Why are objects visible to all threads, while a reading thread might not see a value written by another thread on a timely basis?

Question

From java in a nutshell

In Java, all Java application threads in a process have their own stacks (and local variables) but share a single heap. This makes it very easy to share objects between threads, as all that is required is to pass a reference from one thread to another.

This leads to a general design principle of Java—that objects are visible by default. If I have a reference to an object, I can copy it and hand it off to another thread with no restrictions. A Java reference is essentially a typed pointer to a location in memory—and threads share the same address space, so visible by default is a natural model.

From Java Concurrency in Practice

Visibility is subtle because the things that can go wrong are so counterintuitive. In a single-threaded environment, if you write a value to a variable and later read that variable with no intervening writes, you can expect to get the same value back. This seems only natural. It may be hard to accept at first, but when the reads and writes occur in different threads, this is simply not the case. In general, there is no guarantee that the reading thread will see a value written by another thread on a timely basis, or even at all. In order to ensure visibility of memory writes across threads, you must use synchronization.

When a thread reads a variable without synchronization, it may see a stale value.

So why does Java in a Nutshell says objects are visible to all threads, while Java Concurrency in Practice says no guarantee that a reading thread sees a value written by another thread on a timely basis? They don't seem consistent.

Thanks.

Answer 1

In Java, all Java application threads in a process have their own stacks (and local variables) but share a single heap. This makes it very easy to share objects between threads, as all that is required is to pass a reference from one thread to another.

This leads to a general design principle of Java—that objects are visible by default.

I suppose that these statements are strictly true ... but they are misleading because they don't convey the whole truth. For example, what does the author mean when he says "...that objects are visible by default."

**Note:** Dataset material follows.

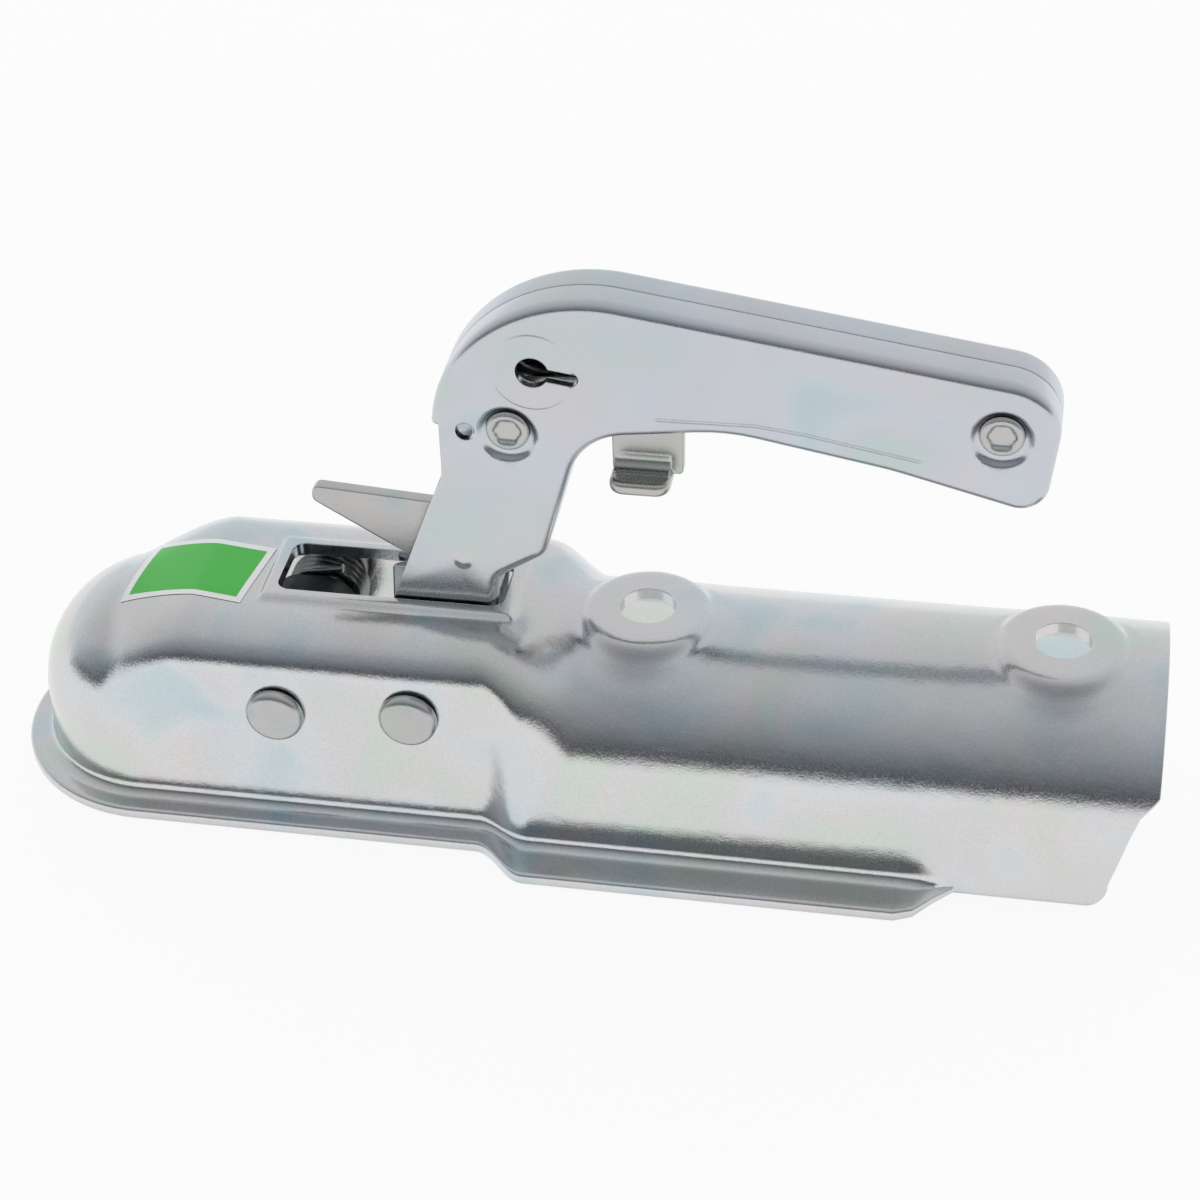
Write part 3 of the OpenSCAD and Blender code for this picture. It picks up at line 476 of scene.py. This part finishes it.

Any thread executing on a Java JVM does not have de facto visibility to all the objects on the JVM's heap. If we define visibility as "the ability to access by reference", then a thread only has visibility to objects:

• whose references have been published to that thread
• whose references are in static fields or fields of objects to which the thread has access

In fact, an important and commonly used thread safety policy in Java concurrent programming is thread confinement. If a thread holds a reference to an object to which only it has access and which is not published to any other thread, then that object is thread safe. That object can be safely mutated by the thread in which it is confined without any further regard to visibility and atomicity ... as long as it is correctly thread confined.

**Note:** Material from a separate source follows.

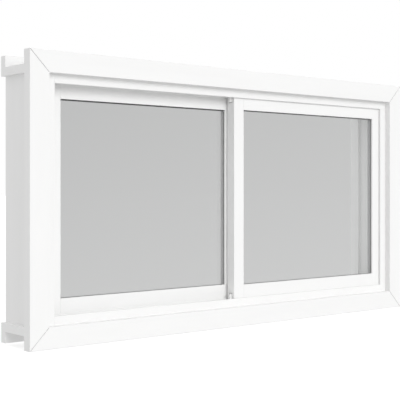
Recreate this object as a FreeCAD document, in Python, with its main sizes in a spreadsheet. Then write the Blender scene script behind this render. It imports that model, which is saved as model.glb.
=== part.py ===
"""Horizontal sliding window: a white extruded frame with a mitred brickmould and two glazed sashes.

The front sash (right) stands in the outer track, the rear sash (left) in the inner track, and a
third track on the room side is empty. The frame's origin is the middle of the moulding's back
face below the sill channel. X runs along the window, Y points into the room, Z points up.
"""

import FreeCAD, Part
import os

import Sketcher

# Driving sizes in millimetres
DIMENSIONS = {
    "overall_width": 974.0,
    "overall_height": 508.0,
    "moulding_face": 38.0,
    "moulding_depth": 19.5,
    "moulding_round": 1.2,
    "edge_round": 0.6,
    "moulding_rebate": 1.5,
    "rebate_play": 0.5,
    "weld_groove": 0.9,
    "channel_depth": 24.5,
    "web_depth": 15.0,
    "jamb_setback": 9.0,
    "frame_depth": 79.4,
    "fin_width": 15.0,
    "fin_setback": 4.5,
    "lip_inset": 13.0,
    "lip_thick": 3.5,
    "jamb_lip": 18.0,
    "head_lip": 16.0,
    "jamb_floor": 46.0,
    "head_floor": 41.0,
    "room_track": 12.3,
    "room_lip_rise": 7.0,
    "divider_thick": 1.4,
    "room_divider_thick": 2.0,
    "runner_width": 3.0,
    "runner_height": 3.0,
    "lip_play": 1.0,
    "track_play": 0.6,
    "sash_depth": 20.5,
    "sash_overlap": 8.0,
    "top_rail_width": 31.4,
    "bottom_rail_width": 34.0,
    "front_stile_width": 30.6,
    "front_meeting_width": 26.0,
    "rear_stile_width": 37.0,
    "rear_meeting_width": 29.75,
    "meeting_reach": 13.25,
    "glass_cover": 12.0,
    "leg_thick": 4.0,
    "pane_thick": 3.0,
    "air_gap": 7.0,
    "glass_edge_play": 2.0,
    "spacer_width": 7.0,
    "bead_slope": 3.0,
    "bead_setback": 0.5,
    "glide_length": 30.0,
    "glide_width": 12.0,
    "glide_inset": 40.0,
    "glide_skirt": 2.0,
    "runner_play": 0.2,
    "guide_length": 16.5,
    "guide_front": 7.0,
    "guide_width": 2.4,
    "guide_seat": 6.0,
    "guide_proud": 2.4,
    "guide_gap": 1.5,
    "guide_room": 5.5,
    "pile_width": 5.0,
    "pile_inset": 0.3,
    "pile_play": 0.3,
    "latch_length": 62.0,
    "latch_width": 18.0,
    "latch_thick": 5.0,
    "latch_corner": 8.5,
    "latch_edge": 1.2,
    "lever_length": 34.0,
    "lever_thick": 4.0,
    "lever_radius": 7.5,
    "lever_root": 6.0,
    "lever_tip": 4.0,
    "thumb_length": 5.0,
    "thumb_rise": 4.0,
    "cut_over": 2.0,
}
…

In other words, an object that is thread confined, no matter where it is on the JVM heap, is not visible to any other thread that may be running on that same JVM by virtue of being inaccessible.

since shared objects are stored in the heap shared by threads, why some threads might not see the most updated value by other threads?

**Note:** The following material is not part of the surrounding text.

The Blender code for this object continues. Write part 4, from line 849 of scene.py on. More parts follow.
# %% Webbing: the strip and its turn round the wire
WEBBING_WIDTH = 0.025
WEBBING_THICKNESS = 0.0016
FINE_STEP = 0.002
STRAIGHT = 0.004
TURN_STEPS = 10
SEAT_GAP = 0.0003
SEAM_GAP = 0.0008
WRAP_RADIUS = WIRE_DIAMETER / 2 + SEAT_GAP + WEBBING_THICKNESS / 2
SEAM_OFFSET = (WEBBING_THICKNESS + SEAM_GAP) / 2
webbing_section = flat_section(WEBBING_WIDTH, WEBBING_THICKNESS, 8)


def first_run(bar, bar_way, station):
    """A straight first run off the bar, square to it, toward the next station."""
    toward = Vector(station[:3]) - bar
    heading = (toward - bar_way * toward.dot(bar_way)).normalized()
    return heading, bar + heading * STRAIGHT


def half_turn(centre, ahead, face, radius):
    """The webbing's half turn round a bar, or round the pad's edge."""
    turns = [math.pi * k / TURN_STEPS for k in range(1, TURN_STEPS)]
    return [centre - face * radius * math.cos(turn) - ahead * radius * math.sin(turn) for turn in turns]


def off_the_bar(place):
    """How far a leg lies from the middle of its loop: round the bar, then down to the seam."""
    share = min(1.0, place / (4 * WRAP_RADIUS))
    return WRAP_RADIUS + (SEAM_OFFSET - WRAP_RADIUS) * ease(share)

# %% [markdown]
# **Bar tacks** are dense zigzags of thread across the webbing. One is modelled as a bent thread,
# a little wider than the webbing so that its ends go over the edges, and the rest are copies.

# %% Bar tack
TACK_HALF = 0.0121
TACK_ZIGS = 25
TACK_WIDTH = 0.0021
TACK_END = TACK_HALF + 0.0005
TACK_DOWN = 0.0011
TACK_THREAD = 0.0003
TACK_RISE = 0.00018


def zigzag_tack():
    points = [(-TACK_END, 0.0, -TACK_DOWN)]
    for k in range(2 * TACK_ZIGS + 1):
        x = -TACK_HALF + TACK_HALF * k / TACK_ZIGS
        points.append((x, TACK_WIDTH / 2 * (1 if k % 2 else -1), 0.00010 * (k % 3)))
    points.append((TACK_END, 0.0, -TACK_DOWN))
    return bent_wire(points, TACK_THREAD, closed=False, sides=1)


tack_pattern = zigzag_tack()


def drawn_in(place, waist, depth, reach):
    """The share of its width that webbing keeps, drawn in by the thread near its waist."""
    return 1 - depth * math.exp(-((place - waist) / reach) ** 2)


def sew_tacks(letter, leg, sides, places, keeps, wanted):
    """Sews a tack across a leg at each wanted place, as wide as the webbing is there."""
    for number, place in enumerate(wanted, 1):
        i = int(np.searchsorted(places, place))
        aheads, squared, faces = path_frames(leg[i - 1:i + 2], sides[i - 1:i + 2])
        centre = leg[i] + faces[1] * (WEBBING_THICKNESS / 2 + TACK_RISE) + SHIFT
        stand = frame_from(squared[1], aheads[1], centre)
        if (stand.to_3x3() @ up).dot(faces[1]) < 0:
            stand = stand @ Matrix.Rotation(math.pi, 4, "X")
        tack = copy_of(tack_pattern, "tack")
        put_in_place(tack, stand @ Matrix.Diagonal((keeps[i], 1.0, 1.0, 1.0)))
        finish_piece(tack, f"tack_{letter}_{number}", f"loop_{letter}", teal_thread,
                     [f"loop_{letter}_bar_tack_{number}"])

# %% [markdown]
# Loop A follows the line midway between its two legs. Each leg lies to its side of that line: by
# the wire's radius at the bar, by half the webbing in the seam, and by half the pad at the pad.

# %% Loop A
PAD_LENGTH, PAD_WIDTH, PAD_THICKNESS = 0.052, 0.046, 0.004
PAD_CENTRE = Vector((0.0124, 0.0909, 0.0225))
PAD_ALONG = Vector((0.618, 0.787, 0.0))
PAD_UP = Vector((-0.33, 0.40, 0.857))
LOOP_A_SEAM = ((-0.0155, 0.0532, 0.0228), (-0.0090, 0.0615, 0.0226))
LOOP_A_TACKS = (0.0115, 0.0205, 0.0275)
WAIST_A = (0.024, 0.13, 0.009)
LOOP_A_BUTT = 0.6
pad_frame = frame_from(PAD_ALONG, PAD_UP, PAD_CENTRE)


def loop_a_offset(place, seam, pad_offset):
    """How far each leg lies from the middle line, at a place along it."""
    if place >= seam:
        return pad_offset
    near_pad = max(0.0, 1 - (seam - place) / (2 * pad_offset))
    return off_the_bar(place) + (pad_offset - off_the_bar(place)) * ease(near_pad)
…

In this age of multi-core processors, each CPU on which a JVM may be running has its own levels of local cache memory that no other core can see. This gets to the heart of why values written to variables in one thread are not guaranteed to be visible to another thread: the Java Memory Model makes no guarantees when values written by one thread will become visible to other threads because it does not specify when cached values will be written back from cache to memory.

It is, in fact, usual for the unsynchronized access of values to be stale (or inconsistent) when those values are accessed by many threads. Depending on the state transition that is occurring, thread safety in a concurrent environment in which many threads may be accessing the same value, may require:

• mutual exclusion
• atomicity protection
• visibility guarantees
• or all of the above

in order to achieve a thread safety policy that allows your program to be correct.

Answer 2

"So why does Java in a Nutshell says objects are visible to all threads" --> As your quote says, in Java objects are allocated on the heap. A 'global' heap available for the entire JVM. Whereas in other languages (e.g. C++) objects can also be allocated on a stack. Objects on a heap can be passed to other threads, using different stacks. Objects on a stack can only be used on the thread using the same stack, as the stack's content will change beyond control of another thread.

"while Java Concurrency in Practice says no guarantee that a reading thread sees a value written by another thread on a timely basis?" -> This is another issue, as this is about values of memory locations. Though they are reachable compilers and CPUs try to optimize reading from or writing to this memory locations and will heavily cache the value by assuming "I'm the only one reading and writing to this memory location". So if one thread modifies a memory location's value the other thread does not know it has changed and will not read it new. This makes the program much faster. By declaring a variable volatile you are telling the compiler that another thread may change the value at will and the compiler will use this to create code that doesn't cache the value.

Finally, multithreading is much more difficult than adding volatile, or using synchronized, one really needs to dive into the topic of the issues you will encounter when using multiple threads.